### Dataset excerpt
◆ ◆ ◆ ◆ ◆ ◆ ◆

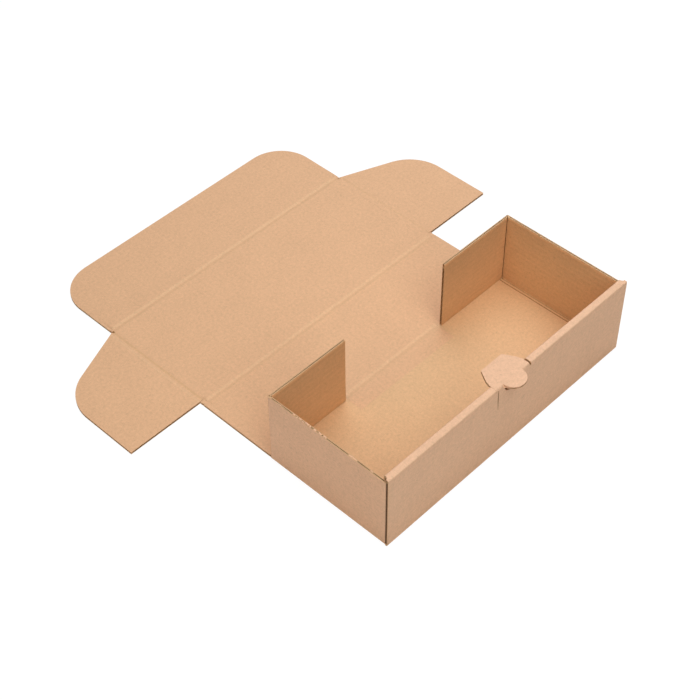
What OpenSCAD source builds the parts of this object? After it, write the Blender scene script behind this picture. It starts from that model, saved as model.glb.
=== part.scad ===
// Mailer box folded from one die-cut blank of corrugated board.
// The tray is folded up and the back wall and lid lie open behind it.
// X runs along the tray, the rolled front wall is at -Y, the lid lies towards +Y, and Z is up.
// The origin is at the middle of the underside of the tray's base.

/* [Board] */
// Thickness of the corrugated board
board_t = 2.7; // [2.5:0.1:3.2]
// Distance from one flute to the next
flute_pitch = 6.67; // [5.8:0.01:7.8]
// Thickness of each flat liner
liner_t = 0.3; // [0.2:0.05:0.4]
// Thickness of the wavy medium between the liners
medium_t = 0.3; // [0.2:0.05:0.4]
// Length of board next to a crease in which the flutes are crushed shut
crush_l = 3; // [2.5:0.5:6]
// Depth to which the flutes are modelled behind an edge that runs along them
edge_flute_l = 8; // [7:0.5:14]

/* [Tray] */
// Outer length of the tray
tray_l = 350; // [320:1:400]
// Front face of the tray to its rear crease
tray_w = 155.6; // [140:0.1:190]
// Height of the rolled front wall
front_h = 95.9; // [80:0.1:120]
// Drop from the front wall's top to the side walls' top
side_drop = 5.1; // [4:0.1:12]
// Outer radius of the folds along the base and up the corners
fold_r = 1.8; // [1:0.1:2.2]
// Outer radius of the two folds along the top of the front wall
band_r = 2.4; // [1:0.1:2.4]
// Width of the slot that shows where a flute is cut open along an edge
torn_w = 0.9; // [0.5:0.1:1.2]
// Depth of that slot
torn_d = 3.2; // [2:0.1:4]
// Radius of the bead that a crease raises on the inner liner
bead_r = 0.5; // [0.3:0.05:0.6]

/* [Rolled front wall] */
// Gap between the board layers in the rolled wall
layer_gap = 0.15; // [0.1:0.05:0.4]
// Length of the corner flaps held between the layers
corner_flap_l = 100; // [60:1:140]
// Gap between each end of the inner layer and the side wall
roll_end_gap = 0.5; // [0.3:0.1:2]
// Width of each tab that locks the inner layer into the base
lock_tab_w = 42; // [20:1:60]
// Distance of those tabs from the middle of the tray
lock_tab_x = 100; // [60:1:130]
// Clearance around a tab in its slot
slot_gap = 0.3; // [0.2:0.05:0.6]

/* [Tongue and thumb lip] */
// Place of the tongue along the front wall, from its middle
tongue_x = -2; // [-20:1:20]
// Width of the tongue where it leaves the front wall
tongue_w = 48.4; // [40:0.1:60]
// Width of the tongue at its shoulders
tongue_shoulder_w = 45; // [36:0.1:48]
// Distance of the shoulders from the front wall
tongue_shoulder_y = 6; // [4:0.1:12]
// Width of the tongue at its tip
tongue_tip_w = 30; // [20:0.1:36]
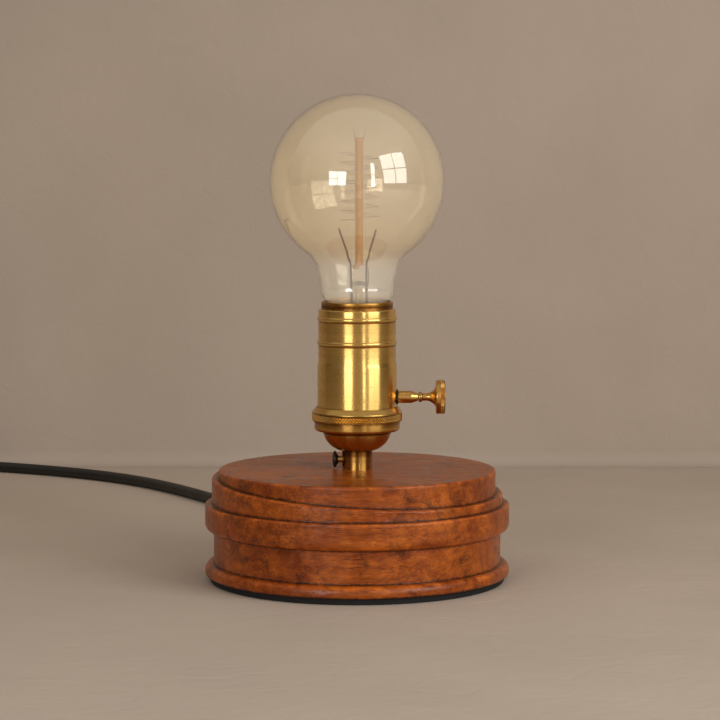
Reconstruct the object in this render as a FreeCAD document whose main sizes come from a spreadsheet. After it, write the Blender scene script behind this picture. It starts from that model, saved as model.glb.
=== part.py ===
import FreeCAD, Part
import math
import os

import Sketcher

# Bare bulb table lamp: a turned wooden base carries a brass lampholder with a turn-knob switch
# and a clear filament globe bulb. All lengths are in millimetres, +Z is up, and the origin is
# the middle of the base's underside on the table. The knob points along +X and the cord
# leaves the back of the base, towards +Y.

Vector = FreeCAD.Vector
UP = Vector(0, 0, 1)

# alias, value, what it measures
SIZES = [
    ("pad_inset", 2.7, "how far the pad's edge lies back under the wood"),
    ("pad_thickness", 3.5, "black pad under the base"),
    ("band_radius", 83.2, "bottom flange and widest band of the wood"),
    ("waist_depth", 4.7, "how far the recessed band lies back from the widest"),
    ("ledge_step", 3.7, "how far the sloping band lies back from the widest"),
    ("table_step", 3.8, "how far the flat top's edge lies back from the sloping band"),
    ("flange_height", 6.5, "thickness of the bottom flange"),
    ("waist_length", 18.0, "height of the recessed band"),
    ("band_height", 14.4, "height of the widest band"),
    ("ledge_rise", 9.95, "height of the sloping band at the lamp's axis"),
    ("ledge_fall_side", 3.06, "degrees that the ledge falls towards +X"),
    ("ledge_fall_front", 1.9, "degrees that the ledge falls towards the front"),
    ("table_rise", 8.35, "rise from there to the wood's flat top"),
    ("wide_round", 3.6, "rounding of the big outer corners"),
    ("small_round", 1.2, "rounding of the other outer corners"),
    ("cavity_radius", 34.0, "hollow under the wood"),
    ("roof_thickness", 16.7, "wood left over the hollow"),
    ("pipe_radius", 5.0, "outside of the threaded pipe"),
    ("pipe_bore", 4.0, "inside radius of the threaded pipe"),
    ("pipe_drop", 9.5, "how far the pipe hangs into the hollow"),
    ("pipe_fit", 0.05, "radial play round the pipe"),
    ("washer_radius", 11.0, "washer on the pipe"),
    ("washer_thickness", 1.5, "washer on the pipe"),
    ("nut_flats", 14.0, "across the flats of the pipe's nut"),
    ("nut_height", 4.0, "thickness of the pipe's nut"),
    ("neck_radius", 8.3, "brass neck on the wood"),
    ("neck_length", 10.0, "length of the neck"),
    ("dome_inset", 3.0, "how far the widest part of the dome lies inside the shell"),
    ("dome_height", 10.5, "height of the dome"),
    ("dome_hollow", 2.1, "how much narrower the dome is at its middle"),
    ("dome_half", 5.4, "height of the dome's middle above the neck"),
    ("cap_rim_step", 1.7, "how far the dome's flange stands out from the shell"),
    ("cap_rim_height", 6.8, "height of that flange"),
    ("brass_wall", 1.0, "thickness of the sheet brass"),
    ("ring_step", 3.0, "how far the knurled ring stands out from the shell"),
    ("ring_knurl_height", 4.7, "height of the knurl"),
    ("ring_bevel_height", 3.0, "height of the ring's bevel"),
    ("ring_lip", 0.7, "width of the ring's flat top"),
    ("shell_lower_length", 30.5, "length of the shell's lower part"),
    ("shell_step_width", 0.5, "how much narrower the shell's upper part is"),
    ("shell_drop", 1.7, "how far the shell's shoulder is under the bulb cap's upper edge"),
    ("bead_lower_drop", 18.3, "how far the lower bead is below the shoulder"),
    ("bead_upper_drop", 5.3, "how far the upper bead is below the shoulder"),
    ("bead_height", 2.4, "height of each bead"),
    ("bead_rise", 0.65, "how far a bead stands out"),
    ("rim_step", 1.7, "how far the rim ring lies back from the shell"),
    ("rim_wall", 1.2, "thickness of the rim ring"),
    ("rim_room", 5.35, "room between the bulb's screw cap and the rim ring"),
    ("rim_rise", 4.0, "how far the rim ring stands over the shoulder"),
    ("rim_depth", 6.5, "length of the rim ring"),
    ("liner_wall", 0.6, "fibre liner inside the shell"),
    ("block_drop", 1.1, "how far the ceramic block's seat is under the shell's step"),
    ("block_thickness", 9.4, "thickness of the ceramic block"),
    ("thread_play", 0.3, "radial play of the bulb's cap in the screw shell"),
    ("screw_wall", 0.5, "thickness of the screw shell"),
    ("screw_drop", 1.3, "how far the screw shell ends under the shoulder"),
    ("knob_rise", 12.0, "height of the switch's shaft over the dome's flange"),
    ("shaft_radius", 1.2, "shaft of the switch"),
    ("shaft_fit", 0.06, "radial play round the shaft"),
    ("sleeve_radius", 3.35, "bearing sleeve outside the shell"),
    ("sleeve_spigot", 2.6, "the sleeve where it passes the shell"),
    ("sleeve_length", 7.9, "straight part of the sleeve outside the shell"),
    ("sleeve_taper", 3.6, "tapered end of the sleeve"),
    ("stem_washer_radius", 4.2, "black washer under the sleeve"),
    ("stem_washer_thickness", 0.7, "black washer under the sleeve"),
    ("knob_gap", 0.3, "gap between the sleeve and the knob"),
    ("knob_collar", 2.8, "radius of the knob's collar"),
    ("knob_stem", 2.1, "radius of the knob's thin stem"),
    ("knob_disc", 9.25, "radius of the knob's round grip"),
    ("knob_stem_length", 9.5, "from the knob's inner end to its round grip"),
    ("knob_grip", 5.1, "thickness of the knob's round grip"),
    ("housing_length", 24.0, "switch housing along the shaft"),
    ("housing_width", 22.0, "switch housing across the shaft"),
    ("rotor_radius", 5.0, "drum of the switch"),
    ("lock_rise", 5.2, "height of the lock screw over the wood"),
    ("lock_radius", 2.0, "shank of the lock screw"),
    ("lock_reach", 2.0, "gap between the neck and the lock screw's head"),
    ("lock_head_radius", 4.5, "head of the lock screw"),
    ("lock_head_length", 3.2, "head of the lock screw"),
    ("globe_radius", 47.5, "outside of the glass globe"),
    ("curl_rise", 5.05, "how far the glass neck is drawn out of the globe"),
    ("glass_wall", 0.9, "thickness of the glass"),
    ("throat_radius", 22.1, "glass neck where it opens into the globe"),
    ("throat_rise", 9.6, "rise from the neck's narrow part to that place"),
    ("throat_lean", 13.0, "degrees that the neck leans out there"),
    ("waist_rise", 10.4, "rise from the screw cap to the neck's narrow part"),
    ("glass_lap", 4.0, "how far the glass reaches into the screw cap"),
    ("cap_radius", 12.95, "bulb's screw cap"),
    ("cap_seat", 8.6, "height of the screw cap's lower edge over the ceramic"),
    ("cap_length", 24.0, "length of the screw cap"),
    ("tip_drop", 4.0, "how far the lower contact is under the screw cap"),
    ("tip_radius", 4.6, "bulb's lower contact"),
    ("rod_offset", 1.1, "how far the glass rod stands to +X"),
    ("rod_radius", 2.1, "amber glass rod"),
    ("rod_reach", 23.9, "how far the rod reaches over the globe's centre"),
    ("stem_length", 15.0, "from the glass's lower edge to the pinched glass"),
    ("pinch_length", 11.6, "length of the pinched glass"),
    ("pinch_width", 10.6, "pinched glass, side to side"),
    ("pinch_depth", 5.0, "pinched glass, front to back"),
    ("stem_radius", 5.2, "clear stem tube under the pinch"),
    ("filament_radius", 10.4, "how far the filament stands from the rod"),
    ("filament_drop", 20.7, "how far the lowest hook is under the globe's centre"),
    ("filament_pitch", 5.2, "rise of the filament in each turn"),
    ("cord_radius", 3.7, "round black cord"),
    ("cord_height", 19.0, "height where the cord leaves the wood"),
    ("cord_direction", 105.0, "degrees from +X to the way the cord leaves"),
    ("cord_fit", 0.05, "radial play round the cord"),
    ("bush_barrel", 5.9, "bush inside the wood"),
    ("bush_depth", 12.0, "length of the bush inside the wood"),
    ("bush_flange", 8.0, "flange of the bush"),
    ("bush_flange_thickness", 2.5, "flange of the bush"),
    ("relief_length", 28.5, "tapered strain relief beyond the flange"),
    ("relief_start", 6.6, "strain relief at the flange"),
    ("relief_end", 4.7, "strain relief at its tip"),
    ("collar_radius", 8.0, "collar that holds the cord inside the wood"),
    ("collar_length", 6.0, "collar that holds the cord inside the wood"),
    ("lead_radius", 1.2, "insulated wire"),
    ("floor_gap", 0.1, "air under the cord on the table"),
    ("coil_radius", 44.0, "middle of the cord's coil"),
    ("coil_lift", 0.8, "the coil's lowest turns above the table"),
    ("tie_width", 12.0, "tie round the coil"),
    ("tie_thickness", 0.7, "tie round the coil"),
    ("plug_length", 34.0, "body of the plug"),
    ("plug_width", 34.0, "body of the plug"),
    ("plug_thickness", 17.0, "body of the plug"),
    ("plug_taper", 24.0, "strain relief of the plug"),
    ("prong_radius", 2.4, "pin of the plug"),
    ("prong_length", 19.0, "pin of the plug"),
    ("prong_spacing", 19.0, "distance between the two pins"),
]

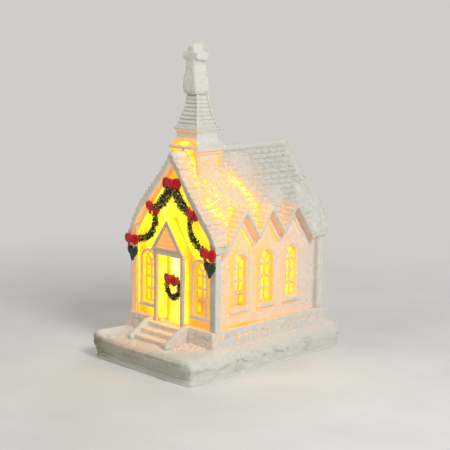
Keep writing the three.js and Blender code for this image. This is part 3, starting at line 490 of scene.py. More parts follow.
walls = {
    "sideGrid": 0.25,
    "frontGrid": 0.22,       # spacing of the grid's points across the end walls, and of their rows
    "rowGrid": 0.26,
    "faceInset": 1.8,        # the wall face behind the pilasters
    "pilaster": 2.6,
    "frontPilaster": 3.3,
    "corner": 0.6,
    "frameWidth": 1.1,
    "frameProud": 1.0,
    "paneMargin": 0.6,       # how far a pane reaches past its opening
    "sashDepth": 1.1,
    "paneDepth": 1.65,
    "sashBorder": 0.58,
    "bar": 0.35,             # half a glazing bar
    "headBar": 2.4,          # from the arch's spring line down to the head bar
    "forkRise": 1.3,         # from the head bar up to where the fork parts
    "sillProud": 1.5,
    "sillReach": 0.8,
    "rakeDrop": 4.2,
    "rakeWidth": 2.5,
    "rakeProud": 0.6,
    "trimDrop": 4.6,
    "trimWidth": 1.7,        # the batten under each gable's eaves
    "grooveLight": [0.6, 0.48, 0.16],
    "backing": 4.5,
}
wallLow, wallHigh = boxOf("nave_walls")
roofLow, roofHigh = boxOf("nave_roof")
halfWidth, frontY, rearY = wallHigh[0], wallLow[1], wallHigh[1]
faceX = halfWidth - walls["faceInset"]
roof = {
    "ridge": roofHigh[2],
    "eaveX": 24.7,
    "eaveTop": 50.0,
    "swell": 1.7,
    "thickness": 3.2,
    "courses": 17,
    "dormerPeak": 63.6,
    "dormerSlope": 1.4,
    "dormerThickness": 2.4,
    "tile": 4.7,             # width of one shingle
    "lip": 1.2,              # how far a shingle's butt stands off
    "slit": 0.5,             # half the width of the slit between two shingles
}
roofT = np.linspace(0, 1, 200)
swell = roof["swell"] * np.sin(np.pi * roofT ** 1.6)
roofX = roof["eaveX"] * roofT + 0.8 * swell
roofZ = roof["ridge"] + (roof["eaveTop"] - roof["ridge"]) * roofT + 0.55 * swell
bays = [float((boxOf(f"window_pane_right_{i}")[0][1] + boxOf(f"window_pane_right_{i}")[1][1]) / 2)
        for i in (1, 2, 3)]


def roofHeight(x):
    return np.interp(np.abs(x), roofX, roofZ)


def droop(x, y):
    # towards the door end the cast right slope lies lower, most about halfway down
    return 2.7 * ramp(-y, 11.5, 21) * ramp(x, 1.0, 8.5) * (1 - ramp(x, 15, 25))


def dormerHeight(y):
    away = np.min([np.abs(y - bay) for bay in bays], axis=0)
    return roof["dormerPeak"] - roof["dormerSlope"] * away


def archDistance(s, z, half, spring):
    # signed distance to a round-headed opening drawn from z = 0: negative inside
    return np.where(z > spring, np.hypot(s, z - spring) - half, np.maximum(np.abs(s) - half, -z))


def barDistance(s, z, half, spring):
    # distance to the nearest middle line: an upright, three crossbars, and a fork of two bent arms above
    edge = half - walls["sashBorder"]
    headZ = spring - walls["headBar"]
    pitch = (headZ - walls["sashBorder"]) / 3
    bars = np.where(z < headZ, np.abs(s), 9.0)
    for row in (1, 2, 3):
        bars = np.minimum(bars, np.abs(z - walls["sashBorder"] - row * pitch))
    fork = headZ + walls["bar"] + walls["forkRise"]
    bars = np.minimum(bars, segment(s, z, (0, headZ), (0, fork)))
    for side in (-1, 1):
        elbow = (side * edge * 0.42, spring + 0.3)
        bars = np.minimum(bars, segment(s, z, (0, fork), elbow))
        bars = np.minimum(bars, segment(s, z, elbow, (side * edge * 0.86, spring + edge * 0.62)))
    return bars


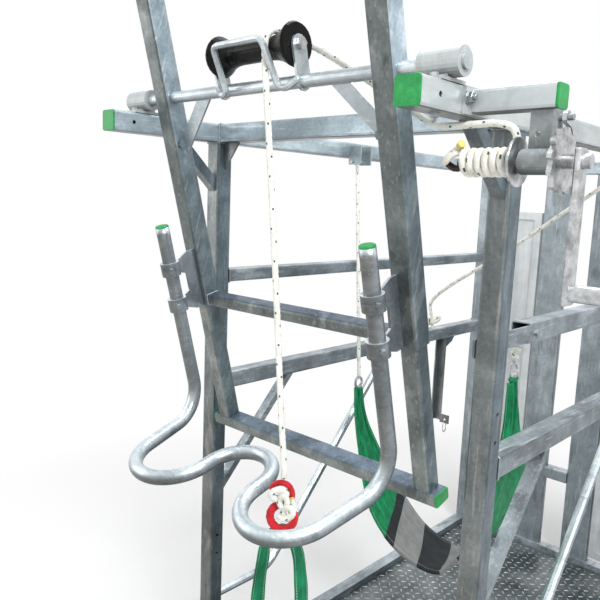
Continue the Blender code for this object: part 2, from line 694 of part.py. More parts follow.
def leg_rest():
    rest = swept("leg_rest_bar", rest_route(), PIPE_R, "zinc", gantry, sides_step=3)
    inner = PIPE_R - PIPE_WALL
    for side, word in ((-1, "left"), (1, "right")):
        x = side * REST_X
        top = -REST_TOP
        pocket = round_bar("rest_pocket_" + word, inner, 0.060, "zinc", gantry, (x, -REST_BACK, top),
                           (0, 0, 0))
        combine(rest, pocket, "DIFFERENCE")
        flange = PIPE_R - 0.0004
        plug = turned("rest_plug_" + word,
                      [(GAP, inner - SLIDE_FIT), (GAP, flange), (0.0035, flange), (0.0055, flange - 0.002),
                       (0.0065, 0.0), (-0.016, 0.0), (-0.016, inner - SLIDE_FIT)],
                      "green_plastic", gantry, (x, -REST_BACK, top), steps=24)
        plug.rotation_euler = (0, -math.pi / 2, 0)
        name = "collar_bracket_" + word
        back = TUBE / 2 + GAP
        arm = REST_BACK - COLLAR_R + 0.004
        neck = back + 0.034
        upper, lower = COLLAR_DROPS
        reach = COLLAR_HIGH / 2 - 0.002
        bracket = outline(name, [(-back, -upper + 0.030), (-neck + 0.012, -upper + 0.030),
                                 (-arm, -upper + reach), (-arm, -upper - reach),
                                 (-neck, -upper - reach - 0.010), (-neck, -lower + reach + 0.010),
                                 (-arm, -lower + reach), (-arm, -lower - reach),
                                 (-neck + 0.012, -lower - 0.030), (-back, -lower - 0.030)],
                          COLLAR_PLATE, "zinc", gantry, (x, 0, 0), (math.pi / 2, 0, math.pi / 2))
        for count, drop in enumerate(COLLAR_DROPS):
            ring = round_bar("%s_ring_%d" % (name, count), COLLAR_R, COLLAR_HIGH, "zinc", gantry,
                             (x, -REST_BACK, -drop), (0, 0, 0), sides=24)
            combine(bracket, ring, "UNION")
            screw = hex_head("%s_screw_%d" % (name, count), 0.007, 0.020, gantry,
                             (x + 0.020, -REST_BACK - 0.012, -drop), (0, math.pi / 2, math.radians(-30)))
            combine(bracket, screw, "UNION")
        bore = round_bar(name + "_bore", PIPE_R + SLIDE_FIT, 0.3, "zinc", gantry,
                         (x, -REST_BACK, -sum(COLLAR_DROPS) / 2), (0, 0, 0), sides=24)
        combine(bracket, bore, "DIFFERENCE")


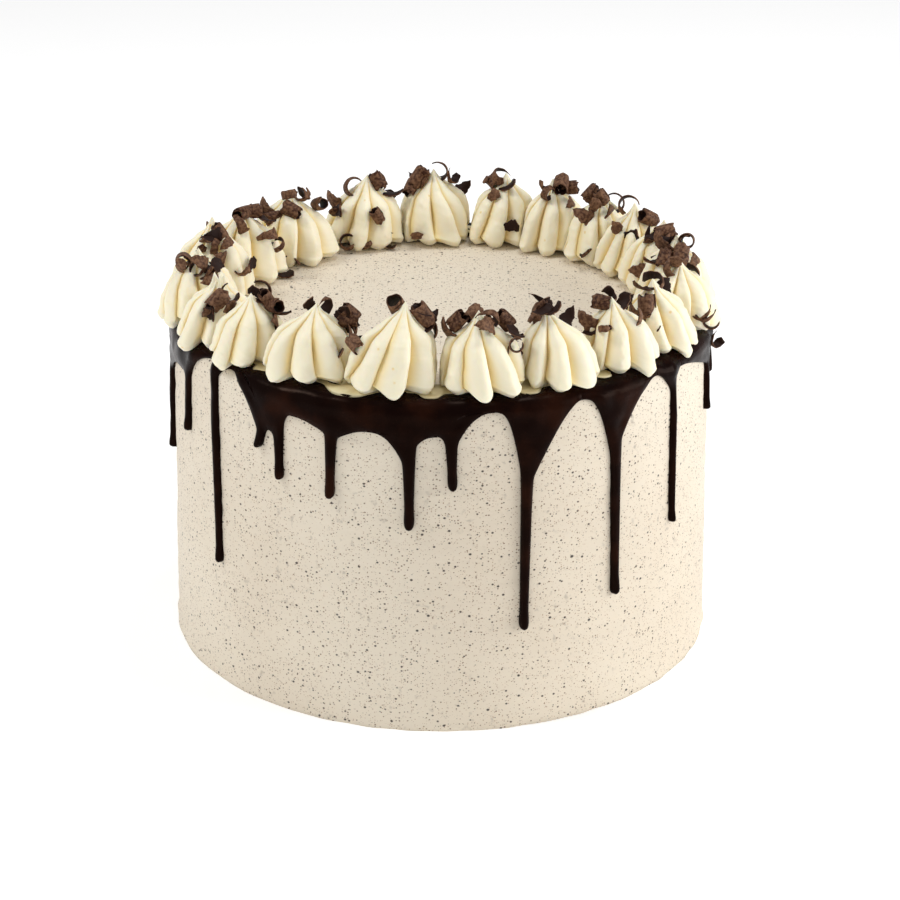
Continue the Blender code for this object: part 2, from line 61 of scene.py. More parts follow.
# 0 below start, 1 above end and 3s^2 - 2s^3 between.
def smoothStep(values, start, end):
    share = np.clip((values - start) / (end - start), 0, 1)
    return share * share * (3 - 2 * share)


# x = radius sin(angle), y = -radius cos(angle): degrees from the front, growing to the right.
def polar(angle, radius, height):
    angle, radius, height = np.broadcast_arrays(np.radians(angle), radius, height)
    return np.stack([radius * np.sin(angle), -radius * np.cos(angle), height], axis=-1)


# Soft relief between about -1 and 1: sines along seeded directions, about this long, added up.
def softNoise(points, length, seed, waves=9):
    draw = np.random.default_rng(seed)
    ways = draw.normal(size=(waves, 3))
    ways /= np.linalg.norm(ways, axis=1, keepdims=True)
    ways *= 2 * np.pi / (length * draw.uniform(0.6, 1.7, (waves, 1)))
    starts = draw.uniform(0, 2 * np.pi, waves)
    return np.sin(points @ ways.T + starts).sum(axis=-1) / np.sqrt(waves)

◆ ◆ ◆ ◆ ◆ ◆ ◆

### Work to complete
Your task is to retype the entries verbatim, starting with the line that holds "61 of scene.py. More parts follow." and stopping after the line that holds "return np.stack([radius *".

### Output of the exercise
Continue the Blender code for this object: part 2, from line 61 of scene.py. More parts follow.
# 0 below start, 1 above end and 3s^2 - 2s^3 between.
def smoothStep(values, start, end):
    share = np.clip((values - start) / (end - start), 0, 1)
    return share * share * (3 - 2 * share)


# x = radius sin(angle), y = -radius cos(angle): degrees from the front, growing to the right.
def polar(angle, radius, height):
    angle, radius, height = np.broadcast_arrays(np.radians(angle), radius, height)
    return np.stack([radius * np.sin(angle), -radius * np.cos(angle), height], axis=-1)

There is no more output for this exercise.